It was these disastrous losses which made Mr Cobden a Free-trader. He wished to cheapen everything as his own produce had been cheapened. The contraction of the currency, and its being made dependent on the retention of gold, was the origin and root of the whole evil and all the disasters the nation has since undergone.
Such a change, however, the reverse of all this, like all those produced by nature, is so gradual as to the vast majority of men to be imperceptible. Like the gradual extension of the day in spring, or the change of temperature, the change is so slight from day to day that it eludes even the closest observation. From one month to another, however, the alteration is great and striking. The addition, first, of six or eight millions of gold, annually raised, rising by degrees to sixteen or eighteen millions – which doubles the annual supply of the precious metals for the use of the globe – being diffused over an immense surface, and finding its way more or less into the coffers of all nations, may not produce a great or even visible start of prices at any one time. But the change will be incessant; and before many years have elapsed, the result, if the increased supply continues, will be great and apparent. In the first instance, the effect will appear in arresting the fall of prices which has so long been going on, and which our legislative measures have all been calculated to increase. But after arresting the fall, it will speedily induce a rise; and this rise will for a long period be so steady and considerable as to produce a very great increase in the remuneration of the labouring classes, and immensely to benefit them. There is no speculation in this: it is only supposing that the increase of gold is to produce the same effect as the increase of silver, from the discovery of the South American mines, did three centuries ago.

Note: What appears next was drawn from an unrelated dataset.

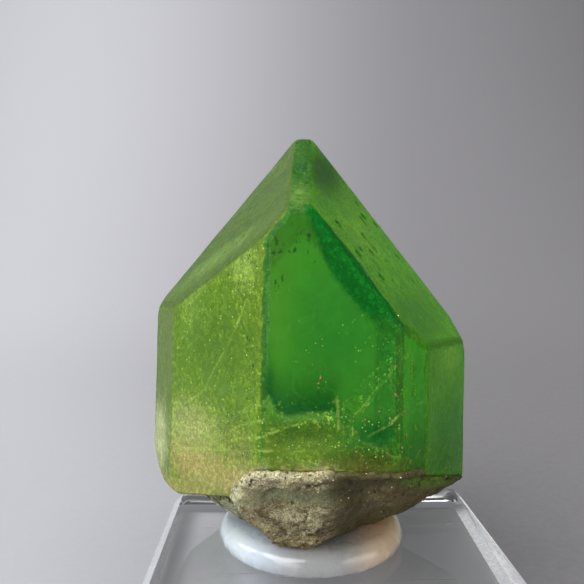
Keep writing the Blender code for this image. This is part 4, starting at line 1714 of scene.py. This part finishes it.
def make_paper():
    mat, tree, shader = new_material("grey_paper")
    place = object_mm(tree)
    grain = effect(tree, "fine_grain", place, Size=0.8)["Grain"]
    sides = add(tree, "ShaderNodeSeparateXYZ", {"Vector": place}).outputs
    across = sides["X"]
    away = calculate(tree, "MAXIMUM", calculate(tree, "ADD", sides["Y"], FAN_START), FAN_NEAR)
    # fan: painted shade that darkens the paper to the right
    fan = ramp(tree, calculate(tree, "DIVIDE", across, away), FAN_LEFT, FAN_RIGHT)
    paper_shade_and_light = mix_colour(tree, fan, opaque(195, 195, 200), opaque(133, 131, 134))
    far = ramp(tree, sides["Y"], 60.0, 260.0)
    near = mix_colour(tree, far, opaque(240, 240, 240), opaque(255, 255, 255))
    paper_shade_and_light = mix_colour(tree, 1.0, paper_shade_and_light, near, "MULTIPLY")
    flat = add(tree, "ShaderNodeVectorMath", {0: place}, operation="ABSOLUTE").outputs["Vector"]
    parts = add(tree, "ShaderNodeSeparateXYZ", {"Vector": flat}).outputs
    reach = calculate(tree, "MAXIMUM", parts["X"], parts["Y"])
    # the pale patch is painted light; its darker right side and left rim are painted shade
    patch = ramp(tree, reach, PATCH_HALF, PATCH_HALF - 1.0)
    right, left_rim_shade = ramp(tree, across, -6.0, 12.0), ramp(tree, across, -14.5, -12.2)
    pale = mix_colour(tree, right, opaque(252, 252, 254), opaque(190, 190, 190))
    pale = mix_colour(tree, left_rim_shade, opaque(170, 169, 170), pale)
    paper_shade_and_light = mix_colour(tree, patch, paper_shade_and_light, pale)
    tone = mix_colour(tree, times(tree, grain, 0.06), paper_shade_and_light, opaque(255, 255, 255))
    join(tree, tone, shader.inputs["Base Color"])
    shader.inputs["Roughness"].default_value = 0.9
    return mat


sweep_mesh = bpy.data.meshes.new("sweep")
sweep_bm.to_mesh(sweep_mesh)
sweep_bm.free()
sweep_mesh.materials.append(make_paper())
sweep_mesh.shade_smooth()
sweep = bpy.data.objects.new("sweep", sweep_mesh)
bpy.context.scene.collection.objects.link(sweep)
print("sweep rises to", round(max(v.co.z for v in sweep_mesh.vertices), 2), "m")

# %% [markdown]
# ## Light
# A large soft lamp stands at the front left like a window. Two small ones lift the left faces
# and the rock below them, one hangs high up as a ceiling, and a warm weak one fills from the right.
# The last lights the backdrop from the left, so that it falls off to the right. The world fills
# the shadows with even grey.


# %% Lamps and world
def soft_lamp(name, place, target, size, power, colour):
    lamp = bpy.data.lights.new(name, "AREA")
    lamp.shape = "DISK"
    lamp.size, lamp.energy, lamp.color = size, power, colour
    ob = bpy.data.objects.new(name, lamp)
    ob.location = place
    ob.rotation_euler = (Vector(target) - Vector(place)).to_track_quat("-Z", "Y").to_euler()
    bpy.context.scene.collection.objects.link(ob)


# name, place and target in metres, size, power in watts, colour
LAMPS = [
    ("window", (-0.17, -0.18, 0.24), (0.0, 0.0, 0.02), 0.28, 1.05, (0.97, 0.98, 1.0)),
    ("left_fill", (-0.26, 0.00, 0.14), (0.0, 0.0, 0.02), 0.12, 0.18, (0.95, 0.98, 1.0)),
    ("low_fill", (-0.13, -0.22, 0.05), (0.0, 0.0, 0.01), 0.14, 0.16, (1.0, 0.98, 0.94)),
    ("ceiling", (0.0, -0.12, 0.60), (0.0, 0.0, 0.0), 0.50, 0.50, (1.0, 0.98, 0.96)),
    ("room_fill", (0.26, -0.16, 0.10), (0.0, 0.0, 0.02), 0.26, 0.34, (1.0, 0.93, 0.84)),
    ("backdrop_lamp", (-0.12, 0.10, 0.60), (0.10, 0.85, 0.35), 0.30, 4.5, (0.97, 0.98, 1.0)),
]
WORLD_GREY, WORLD_STRENGTH = (0.5, 0.5, 0.51, 1.0), 0.08
for lamp in LAMPS:
    soft_lamp(*lamp)
world = bpy.data.worlds.new("room_light")
world.use_nodes = True
world.node_tree.nodes["Background"].inputs["Color"].default_value = WORLD_GREY
world.node_tree.nodes["Background"].inputs["Strength"].default_value = WORLD_STRENGTH
bpy.context.scene.world = world
bpy.context.scene.view_settings.view_transform = "Standard"
print("lamps:", len(LAMPS), "with", round(sum(lamp[4] for lamp in LAMPS), 2), "watts in all")

# %% [markdown]
# ## Camera
# The camera looks at the specimen a little from above, close enough for the strong perspective
# of a small thing seen from a hand's width away.

# %% The camera
CAMERA_PLACE = Vector((-5.07, -56.09, 34.6)) * MM
CAMERA_TURN, CAMERA_LENS = (86.447, -0.282, -1.483), 39.76
eye = bpy.data.objects.new("camera", bpy.data.cameras.new("camera"))
eye.location = CAMERA_PLACE
eye.rotation_euler = [math.radians(angle) for angle in CAMERA_TURN]
eye.data.lens = CAMERA_LENS
eye.data.clip_start = 1.0 * MM
bpy.context.scene.collection.objects.link(eye)
bpy.context.scene.camera = eye
print("camera's distance from the block, mm:", round(CAMERA_PLACE.length / MM, 1))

The effect of the same change, by diminishing the weight of debt and taxes, will be still more signal and beneficial. Among the many and appalling evils of which a rise in the value of the circulating medium, and consequent fall in that of everything else, is productive, there is perhaps none so widespread and calamitous in its effects, as the adding to the weight of debts and taxes, and thus weighing down the energies of the productive classes, upon whose efforts the whole prosperity of society depends. It is that which has been the great cause of the long-continued depression and agony, interrupted only by fleeting gleams of prosperity, of the last thirty years, as the sudden expansion and contraction of the currency consequent on its being made dependent on the presence or absence of the precious metals, has been of its frightful oscillations. The taxes now paid by the nation, as measured by the price of wheat – the true measure – are, after, five-and-thirty years of peace, twice as heavy as they were in 1815, after twenty years of a costly war. This is what renders it so difficult for any government to maintain armaments, either at sea or land, at all commensurate to the public necessities; which has weakened our national influence, and degraded our national character, and exposed us to the deplorable state of weakness against foreign aggression, to the dangers of which, the Duke of Wellington has said he has found it impossible to awaken any Administration for thirty years. The Government see the public dangers, but they are disabled from guarding against them, because Parliament, stimulated by suffering constituencies whom the fall of prices has involved in constant difficulties, will not vote the necessary supplies. It is the same with the weight of mortgages, jointures, family provisions, bonds, bills, and debts of every description. They have all been doubled in weight since the bill of 1819 contracted the currency; and hence the inextricable embarrassments into which nearly all classes of the community have been precipitated, except the moneyed, whose fortunes have every day been increasing in real amount, from the same cause which has spread ruin so generally around them.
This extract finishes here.